Object modeling scripts
* Start *
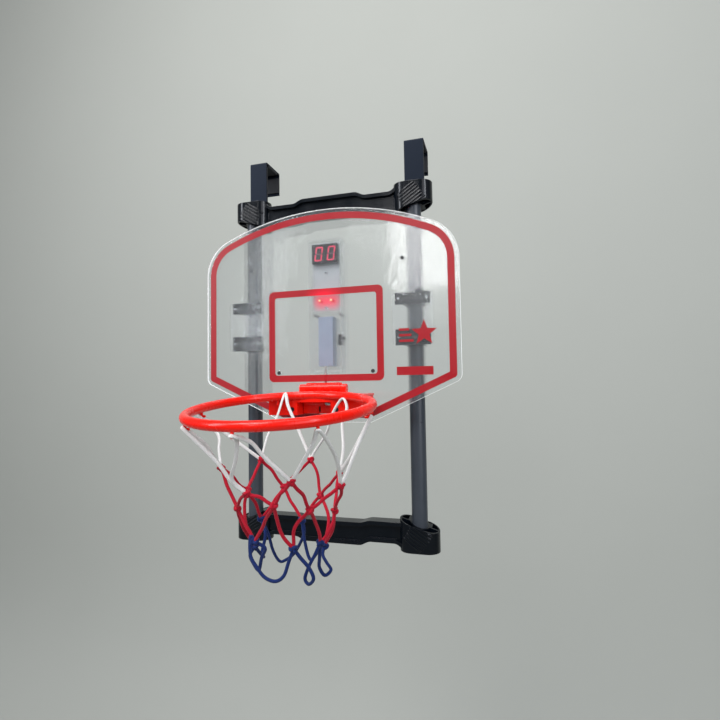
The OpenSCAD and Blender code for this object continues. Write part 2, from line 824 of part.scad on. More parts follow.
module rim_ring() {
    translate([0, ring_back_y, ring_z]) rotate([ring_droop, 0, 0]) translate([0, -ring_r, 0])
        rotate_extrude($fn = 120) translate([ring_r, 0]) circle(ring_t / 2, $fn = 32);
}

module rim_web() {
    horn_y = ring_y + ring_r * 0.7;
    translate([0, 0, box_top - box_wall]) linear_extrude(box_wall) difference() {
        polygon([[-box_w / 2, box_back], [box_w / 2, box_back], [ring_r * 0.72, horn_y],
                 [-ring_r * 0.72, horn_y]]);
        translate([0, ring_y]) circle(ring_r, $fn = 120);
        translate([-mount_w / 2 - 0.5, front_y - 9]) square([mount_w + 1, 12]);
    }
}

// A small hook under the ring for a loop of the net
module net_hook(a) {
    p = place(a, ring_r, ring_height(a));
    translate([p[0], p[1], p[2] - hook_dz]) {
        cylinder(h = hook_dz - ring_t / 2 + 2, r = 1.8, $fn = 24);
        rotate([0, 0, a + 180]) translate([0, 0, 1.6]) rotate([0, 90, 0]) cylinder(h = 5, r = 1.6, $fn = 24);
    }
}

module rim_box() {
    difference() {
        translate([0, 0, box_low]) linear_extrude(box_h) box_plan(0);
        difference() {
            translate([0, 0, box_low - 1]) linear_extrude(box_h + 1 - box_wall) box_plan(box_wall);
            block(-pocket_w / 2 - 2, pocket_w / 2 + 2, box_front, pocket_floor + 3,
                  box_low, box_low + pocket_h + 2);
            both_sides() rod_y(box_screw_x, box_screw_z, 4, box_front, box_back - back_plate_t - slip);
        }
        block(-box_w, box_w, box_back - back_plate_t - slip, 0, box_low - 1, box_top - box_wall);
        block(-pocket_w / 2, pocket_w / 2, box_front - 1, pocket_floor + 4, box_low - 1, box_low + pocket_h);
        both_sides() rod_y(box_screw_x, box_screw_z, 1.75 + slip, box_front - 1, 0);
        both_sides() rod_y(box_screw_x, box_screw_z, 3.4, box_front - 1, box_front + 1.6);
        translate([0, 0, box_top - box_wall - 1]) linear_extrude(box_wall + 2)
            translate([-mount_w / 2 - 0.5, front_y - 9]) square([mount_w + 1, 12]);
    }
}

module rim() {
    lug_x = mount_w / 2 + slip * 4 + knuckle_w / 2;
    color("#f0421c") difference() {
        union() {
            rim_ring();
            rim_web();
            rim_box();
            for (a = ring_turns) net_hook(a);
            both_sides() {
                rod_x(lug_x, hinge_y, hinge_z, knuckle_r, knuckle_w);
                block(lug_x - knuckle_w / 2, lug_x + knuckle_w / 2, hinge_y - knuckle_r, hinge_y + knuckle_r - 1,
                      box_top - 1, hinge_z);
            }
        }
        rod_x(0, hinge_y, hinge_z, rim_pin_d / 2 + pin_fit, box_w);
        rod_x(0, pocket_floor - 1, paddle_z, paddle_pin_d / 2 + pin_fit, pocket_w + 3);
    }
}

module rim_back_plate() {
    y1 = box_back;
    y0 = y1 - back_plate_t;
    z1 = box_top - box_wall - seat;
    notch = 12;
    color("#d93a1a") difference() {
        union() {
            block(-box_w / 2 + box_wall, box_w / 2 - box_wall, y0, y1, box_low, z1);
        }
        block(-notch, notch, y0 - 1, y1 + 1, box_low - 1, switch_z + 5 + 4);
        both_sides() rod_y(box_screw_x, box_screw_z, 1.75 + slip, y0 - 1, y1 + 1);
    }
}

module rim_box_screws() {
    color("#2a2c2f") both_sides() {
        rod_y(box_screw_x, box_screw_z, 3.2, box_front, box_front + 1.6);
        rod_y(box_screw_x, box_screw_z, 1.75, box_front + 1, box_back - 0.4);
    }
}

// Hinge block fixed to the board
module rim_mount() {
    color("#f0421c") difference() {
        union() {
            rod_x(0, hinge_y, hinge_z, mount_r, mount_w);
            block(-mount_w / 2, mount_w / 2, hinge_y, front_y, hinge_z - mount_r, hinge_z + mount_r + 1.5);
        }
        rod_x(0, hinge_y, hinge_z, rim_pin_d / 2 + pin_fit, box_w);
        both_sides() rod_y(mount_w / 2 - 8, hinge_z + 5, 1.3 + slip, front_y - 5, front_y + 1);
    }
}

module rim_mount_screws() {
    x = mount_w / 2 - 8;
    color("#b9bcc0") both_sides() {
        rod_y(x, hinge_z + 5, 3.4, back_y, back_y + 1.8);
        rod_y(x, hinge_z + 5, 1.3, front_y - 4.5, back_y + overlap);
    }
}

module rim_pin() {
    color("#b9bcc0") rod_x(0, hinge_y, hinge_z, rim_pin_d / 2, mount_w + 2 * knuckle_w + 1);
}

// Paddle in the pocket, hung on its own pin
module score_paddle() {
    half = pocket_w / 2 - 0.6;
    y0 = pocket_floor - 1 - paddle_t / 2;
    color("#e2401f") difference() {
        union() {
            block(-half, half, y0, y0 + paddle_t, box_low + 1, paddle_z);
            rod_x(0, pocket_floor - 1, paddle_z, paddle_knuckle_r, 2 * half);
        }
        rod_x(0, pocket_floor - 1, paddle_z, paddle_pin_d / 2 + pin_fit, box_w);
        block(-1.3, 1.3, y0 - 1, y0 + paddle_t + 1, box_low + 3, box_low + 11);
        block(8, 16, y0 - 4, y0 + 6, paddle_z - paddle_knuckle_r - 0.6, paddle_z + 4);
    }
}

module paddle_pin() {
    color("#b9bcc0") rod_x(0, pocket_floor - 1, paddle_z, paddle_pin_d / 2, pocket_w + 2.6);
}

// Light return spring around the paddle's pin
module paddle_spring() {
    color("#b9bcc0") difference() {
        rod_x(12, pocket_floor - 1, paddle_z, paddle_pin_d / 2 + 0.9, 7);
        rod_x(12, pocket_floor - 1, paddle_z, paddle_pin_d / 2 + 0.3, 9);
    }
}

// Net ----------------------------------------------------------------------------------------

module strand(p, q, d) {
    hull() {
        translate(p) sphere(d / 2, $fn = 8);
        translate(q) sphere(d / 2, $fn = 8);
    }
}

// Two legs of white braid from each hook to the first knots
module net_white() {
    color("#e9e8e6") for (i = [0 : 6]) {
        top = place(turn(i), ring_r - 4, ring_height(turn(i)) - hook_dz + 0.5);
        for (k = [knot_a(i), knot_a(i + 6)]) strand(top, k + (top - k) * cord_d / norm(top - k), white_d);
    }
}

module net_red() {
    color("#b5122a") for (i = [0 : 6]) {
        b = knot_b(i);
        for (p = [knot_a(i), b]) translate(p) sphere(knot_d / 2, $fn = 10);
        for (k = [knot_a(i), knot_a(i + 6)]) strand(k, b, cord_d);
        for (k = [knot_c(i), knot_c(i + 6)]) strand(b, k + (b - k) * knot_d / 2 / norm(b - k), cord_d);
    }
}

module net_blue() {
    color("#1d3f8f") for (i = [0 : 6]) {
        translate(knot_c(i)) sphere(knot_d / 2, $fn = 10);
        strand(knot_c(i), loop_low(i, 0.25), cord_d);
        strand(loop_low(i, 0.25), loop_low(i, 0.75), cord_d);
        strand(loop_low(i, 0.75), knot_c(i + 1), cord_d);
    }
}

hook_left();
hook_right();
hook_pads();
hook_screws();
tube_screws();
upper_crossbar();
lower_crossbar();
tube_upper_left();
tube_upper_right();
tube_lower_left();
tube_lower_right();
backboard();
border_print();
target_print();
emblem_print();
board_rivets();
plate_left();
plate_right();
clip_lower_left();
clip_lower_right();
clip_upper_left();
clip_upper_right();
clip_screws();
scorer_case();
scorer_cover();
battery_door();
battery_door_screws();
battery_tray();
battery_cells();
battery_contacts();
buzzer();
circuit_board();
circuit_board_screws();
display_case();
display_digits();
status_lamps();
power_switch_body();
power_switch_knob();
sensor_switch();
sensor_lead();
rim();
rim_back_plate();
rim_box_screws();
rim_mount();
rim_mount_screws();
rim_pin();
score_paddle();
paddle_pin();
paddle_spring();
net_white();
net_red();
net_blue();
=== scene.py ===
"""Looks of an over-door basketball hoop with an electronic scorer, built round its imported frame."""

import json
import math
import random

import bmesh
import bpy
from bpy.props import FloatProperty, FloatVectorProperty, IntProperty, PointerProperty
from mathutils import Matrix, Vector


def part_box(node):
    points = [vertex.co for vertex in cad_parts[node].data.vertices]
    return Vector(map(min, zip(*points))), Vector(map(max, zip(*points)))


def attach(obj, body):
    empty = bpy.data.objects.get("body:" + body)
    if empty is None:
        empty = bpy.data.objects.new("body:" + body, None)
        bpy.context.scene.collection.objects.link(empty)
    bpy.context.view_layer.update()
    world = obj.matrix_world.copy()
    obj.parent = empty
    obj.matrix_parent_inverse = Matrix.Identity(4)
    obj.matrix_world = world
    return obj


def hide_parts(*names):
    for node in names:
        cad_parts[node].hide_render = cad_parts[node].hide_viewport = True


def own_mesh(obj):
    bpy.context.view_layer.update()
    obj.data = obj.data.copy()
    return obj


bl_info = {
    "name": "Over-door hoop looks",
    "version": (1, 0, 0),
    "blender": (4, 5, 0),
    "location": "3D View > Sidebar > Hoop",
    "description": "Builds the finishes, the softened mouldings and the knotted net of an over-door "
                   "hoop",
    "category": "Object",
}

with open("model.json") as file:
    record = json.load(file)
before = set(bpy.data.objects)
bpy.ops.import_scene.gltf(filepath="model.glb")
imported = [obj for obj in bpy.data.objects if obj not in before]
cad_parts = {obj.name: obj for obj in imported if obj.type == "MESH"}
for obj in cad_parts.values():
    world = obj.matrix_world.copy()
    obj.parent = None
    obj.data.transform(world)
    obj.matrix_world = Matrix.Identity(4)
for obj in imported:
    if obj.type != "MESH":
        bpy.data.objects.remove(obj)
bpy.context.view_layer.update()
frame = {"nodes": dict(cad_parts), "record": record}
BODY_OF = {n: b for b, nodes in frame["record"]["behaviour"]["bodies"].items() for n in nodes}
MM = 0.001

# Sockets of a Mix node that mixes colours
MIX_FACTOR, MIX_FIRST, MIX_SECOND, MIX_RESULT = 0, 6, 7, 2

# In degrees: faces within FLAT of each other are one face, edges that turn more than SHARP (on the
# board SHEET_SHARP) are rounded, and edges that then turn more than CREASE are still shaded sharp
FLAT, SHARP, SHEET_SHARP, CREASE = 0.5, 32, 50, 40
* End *
* Start *
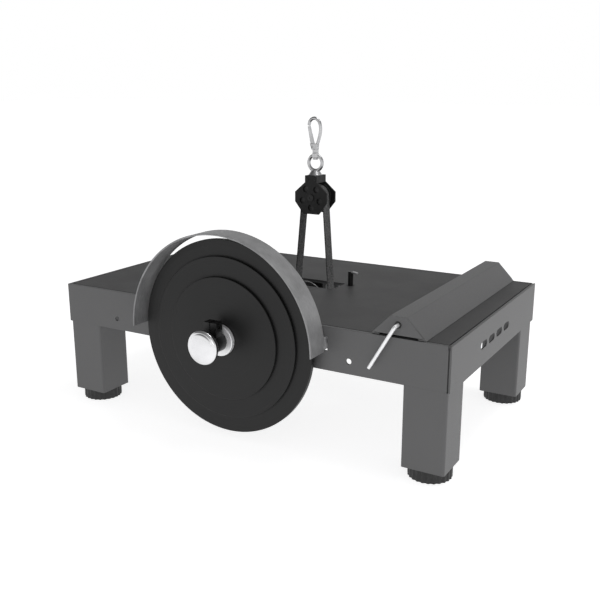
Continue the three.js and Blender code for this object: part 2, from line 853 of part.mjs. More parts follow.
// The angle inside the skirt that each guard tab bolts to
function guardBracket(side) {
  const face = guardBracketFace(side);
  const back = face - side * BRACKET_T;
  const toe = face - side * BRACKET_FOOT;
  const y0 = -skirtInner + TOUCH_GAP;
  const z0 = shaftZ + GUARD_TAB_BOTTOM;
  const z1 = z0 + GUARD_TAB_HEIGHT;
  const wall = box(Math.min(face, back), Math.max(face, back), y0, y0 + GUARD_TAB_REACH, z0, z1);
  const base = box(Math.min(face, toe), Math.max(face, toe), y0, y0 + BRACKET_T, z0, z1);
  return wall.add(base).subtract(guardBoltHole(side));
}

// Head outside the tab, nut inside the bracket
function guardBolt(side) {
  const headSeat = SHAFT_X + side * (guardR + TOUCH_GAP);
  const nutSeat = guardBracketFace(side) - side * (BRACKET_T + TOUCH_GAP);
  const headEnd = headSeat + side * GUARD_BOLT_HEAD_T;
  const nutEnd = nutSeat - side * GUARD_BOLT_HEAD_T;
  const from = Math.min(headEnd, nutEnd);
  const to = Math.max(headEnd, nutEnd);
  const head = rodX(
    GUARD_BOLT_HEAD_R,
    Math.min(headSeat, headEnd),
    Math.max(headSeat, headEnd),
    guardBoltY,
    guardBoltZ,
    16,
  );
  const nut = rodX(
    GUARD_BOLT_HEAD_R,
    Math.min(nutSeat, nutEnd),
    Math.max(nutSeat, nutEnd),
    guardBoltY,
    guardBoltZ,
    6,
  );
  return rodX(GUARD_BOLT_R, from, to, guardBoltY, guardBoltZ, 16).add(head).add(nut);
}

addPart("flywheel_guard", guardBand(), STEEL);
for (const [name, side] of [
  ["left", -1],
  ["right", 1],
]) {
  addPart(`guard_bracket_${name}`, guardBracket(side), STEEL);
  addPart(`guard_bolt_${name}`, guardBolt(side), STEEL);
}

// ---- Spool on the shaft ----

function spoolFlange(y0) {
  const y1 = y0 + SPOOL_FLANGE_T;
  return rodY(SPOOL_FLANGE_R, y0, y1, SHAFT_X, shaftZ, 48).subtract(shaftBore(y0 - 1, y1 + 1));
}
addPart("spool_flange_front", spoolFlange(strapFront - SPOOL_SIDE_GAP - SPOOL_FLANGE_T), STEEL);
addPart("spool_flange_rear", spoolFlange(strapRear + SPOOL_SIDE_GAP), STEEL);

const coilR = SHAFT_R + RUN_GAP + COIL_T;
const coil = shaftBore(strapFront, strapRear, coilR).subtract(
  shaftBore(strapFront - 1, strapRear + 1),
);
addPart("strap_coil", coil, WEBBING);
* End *
* Start *
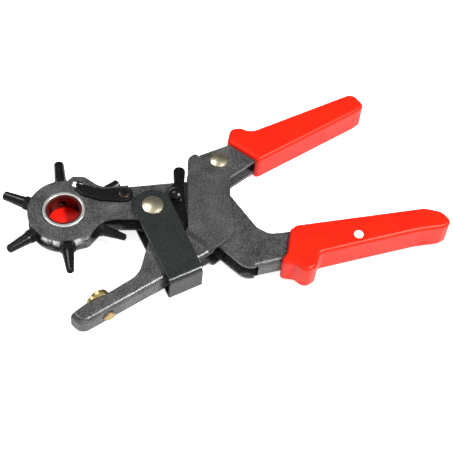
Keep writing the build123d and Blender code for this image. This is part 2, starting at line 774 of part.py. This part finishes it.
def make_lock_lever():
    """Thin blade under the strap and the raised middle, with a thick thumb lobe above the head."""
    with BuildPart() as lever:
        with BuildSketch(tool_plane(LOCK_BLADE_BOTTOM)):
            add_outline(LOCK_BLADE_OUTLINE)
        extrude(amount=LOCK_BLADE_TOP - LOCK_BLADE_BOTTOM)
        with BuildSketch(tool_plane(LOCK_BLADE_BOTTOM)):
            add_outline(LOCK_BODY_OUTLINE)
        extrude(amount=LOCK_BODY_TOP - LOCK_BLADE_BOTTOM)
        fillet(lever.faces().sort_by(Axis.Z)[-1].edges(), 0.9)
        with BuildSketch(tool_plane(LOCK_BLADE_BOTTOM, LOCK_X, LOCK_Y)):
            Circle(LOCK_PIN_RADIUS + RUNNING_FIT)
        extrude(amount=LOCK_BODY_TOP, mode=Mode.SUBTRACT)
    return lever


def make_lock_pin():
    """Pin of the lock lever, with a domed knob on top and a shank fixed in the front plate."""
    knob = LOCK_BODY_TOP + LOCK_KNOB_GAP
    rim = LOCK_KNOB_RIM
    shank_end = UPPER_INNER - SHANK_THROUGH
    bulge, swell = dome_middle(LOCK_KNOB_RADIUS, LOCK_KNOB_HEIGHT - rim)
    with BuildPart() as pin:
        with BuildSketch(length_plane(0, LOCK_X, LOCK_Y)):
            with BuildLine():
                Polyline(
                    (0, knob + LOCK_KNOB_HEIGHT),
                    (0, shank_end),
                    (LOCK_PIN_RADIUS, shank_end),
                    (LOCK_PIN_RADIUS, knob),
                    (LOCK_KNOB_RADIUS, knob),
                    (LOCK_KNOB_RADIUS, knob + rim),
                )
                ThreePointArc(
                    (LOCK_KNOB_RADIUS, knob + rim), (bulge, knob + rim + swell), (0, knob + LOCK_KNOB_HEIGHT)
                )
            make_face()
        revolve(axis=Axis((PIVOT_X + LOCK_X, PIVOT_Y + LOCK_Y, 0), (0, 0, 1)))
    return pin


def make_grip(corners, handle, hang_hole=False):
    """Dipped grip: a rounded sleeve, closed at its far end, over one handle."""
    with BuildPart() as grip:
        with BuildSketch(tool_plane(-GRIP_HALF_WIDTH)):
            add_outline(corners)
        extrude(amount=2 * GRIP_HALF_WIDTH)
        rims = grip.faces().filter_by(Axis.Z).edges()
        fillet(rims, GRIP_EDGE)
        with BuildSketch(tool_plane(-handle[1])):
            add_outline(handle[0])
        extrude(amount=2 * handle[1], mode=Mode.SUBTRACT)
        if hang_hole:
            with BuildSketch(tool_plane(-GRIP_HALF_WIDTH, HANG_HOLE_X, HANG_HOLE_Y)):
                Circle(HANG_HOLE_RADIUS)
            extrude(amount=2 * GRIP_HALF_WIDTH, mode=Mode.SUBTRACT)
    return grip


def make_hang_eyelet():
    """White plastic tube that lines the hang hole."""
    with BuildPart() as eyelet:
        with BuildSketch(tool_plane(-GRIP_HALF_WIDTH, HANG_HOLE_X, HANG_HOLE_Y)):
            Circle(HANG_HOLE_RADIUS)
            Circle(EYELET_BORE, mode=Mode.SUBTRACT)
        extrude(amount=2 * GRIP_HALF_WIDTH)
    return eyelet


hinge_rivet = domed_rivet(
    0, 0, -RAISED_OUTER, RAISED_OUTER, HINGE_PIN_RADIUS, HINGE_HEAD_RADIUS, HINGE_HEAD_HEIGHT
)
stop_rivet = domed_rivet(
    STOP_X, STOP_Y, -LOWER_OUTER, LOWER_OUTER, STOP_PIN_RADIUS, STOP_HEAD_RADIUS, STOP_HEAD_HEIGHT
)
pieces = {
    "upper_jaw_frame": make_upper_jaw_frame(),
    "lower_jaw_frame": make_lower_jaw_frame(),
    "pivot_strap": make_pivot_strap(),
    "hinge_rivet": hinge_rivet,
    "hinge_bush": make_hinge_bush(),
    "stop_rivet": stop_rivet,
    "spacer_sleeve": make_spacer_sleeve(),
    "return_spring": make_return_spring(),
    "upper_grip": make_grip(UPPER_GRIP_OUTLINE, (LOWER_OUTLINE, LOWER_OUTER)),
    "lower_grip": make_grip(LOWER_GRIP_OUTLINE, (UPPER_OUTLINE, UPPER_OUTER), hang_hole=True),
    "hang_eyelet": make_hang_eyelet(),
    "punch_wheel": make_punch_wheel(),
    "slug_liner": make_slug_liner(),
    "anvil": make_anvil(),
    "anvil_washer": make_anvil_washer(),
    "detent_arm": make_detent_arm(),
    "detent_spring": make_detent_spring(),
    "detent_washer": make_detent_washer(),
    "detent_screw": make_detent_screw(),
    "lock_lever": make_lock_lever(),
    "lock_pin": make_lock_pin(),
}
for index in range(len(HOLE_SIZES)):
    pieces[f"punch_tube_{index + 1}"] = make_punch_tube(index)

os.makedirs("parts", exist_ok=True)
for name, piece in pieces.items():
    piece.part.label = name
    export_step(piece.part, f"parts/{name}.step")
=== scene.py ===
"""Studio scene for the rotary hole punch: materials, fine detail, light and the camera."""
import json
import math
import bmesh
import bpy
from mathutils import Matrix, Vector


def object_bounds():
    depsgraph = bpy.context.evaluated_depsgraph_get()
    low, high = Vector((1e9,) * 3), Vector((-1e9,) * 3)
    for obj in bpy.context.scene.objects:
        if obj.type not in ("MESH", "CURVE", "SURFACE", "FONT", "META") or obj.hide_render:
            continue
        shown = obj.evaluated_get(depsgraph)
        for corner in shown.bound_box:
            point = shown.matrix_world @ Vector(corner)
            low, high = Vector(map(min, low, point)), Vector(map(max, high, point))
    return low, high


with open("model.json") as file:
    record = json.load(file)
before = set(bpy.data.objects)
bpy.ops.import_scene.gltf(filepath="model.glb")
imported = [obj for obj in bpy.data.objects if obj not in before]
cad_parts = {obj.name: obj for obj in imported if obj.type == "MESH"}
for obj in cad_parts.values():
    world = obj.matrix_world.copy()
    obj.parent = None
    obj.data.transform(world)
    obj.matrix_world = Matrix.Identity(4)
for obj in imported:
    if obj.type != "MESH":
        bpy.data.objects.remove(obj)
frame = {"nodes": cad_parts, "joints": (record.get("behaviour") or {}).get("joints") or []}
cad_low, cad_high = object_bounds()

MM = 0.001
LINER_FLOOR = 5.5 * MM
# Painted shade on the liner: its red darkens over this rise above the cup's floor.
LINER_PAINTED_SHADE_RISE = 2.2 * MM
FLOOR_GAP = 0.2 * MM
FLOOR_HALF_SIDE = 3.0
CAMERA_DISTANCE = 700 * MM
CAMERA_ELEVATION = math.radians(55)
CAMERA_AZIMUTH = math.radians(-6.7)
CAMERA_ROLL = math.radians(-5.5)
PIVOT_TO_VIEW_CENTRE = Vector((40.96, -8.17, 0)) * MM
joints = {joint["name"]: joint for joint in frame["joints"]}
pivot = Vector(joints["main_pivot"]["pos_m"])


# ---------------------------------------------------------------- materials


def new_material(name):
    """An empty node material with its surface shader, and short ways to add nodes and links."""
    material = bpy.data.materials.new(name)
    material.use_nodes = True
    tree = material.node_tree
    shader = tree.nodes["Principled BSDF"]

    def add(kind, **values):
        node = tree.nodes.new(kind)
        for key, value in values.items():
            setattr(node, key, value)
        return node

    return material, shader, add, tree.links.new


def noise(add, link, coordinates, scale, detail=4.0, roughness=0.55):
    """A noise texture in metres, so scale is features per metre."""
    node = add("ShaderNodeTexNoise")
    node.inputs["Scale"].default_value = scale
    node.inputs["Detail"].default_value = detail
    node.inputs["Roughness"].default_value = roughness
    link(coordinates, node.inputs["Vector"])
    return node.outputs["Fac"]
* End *
STATED EXERCISE: Find the word "shown" in the data and show each line that holds it.

COMPLETE RESPONSE:
        shown = obj.evaluated_get(depsgraph)
        for corner in shown.bound_box:
            point = shown.matrix_world @ Vector(corner)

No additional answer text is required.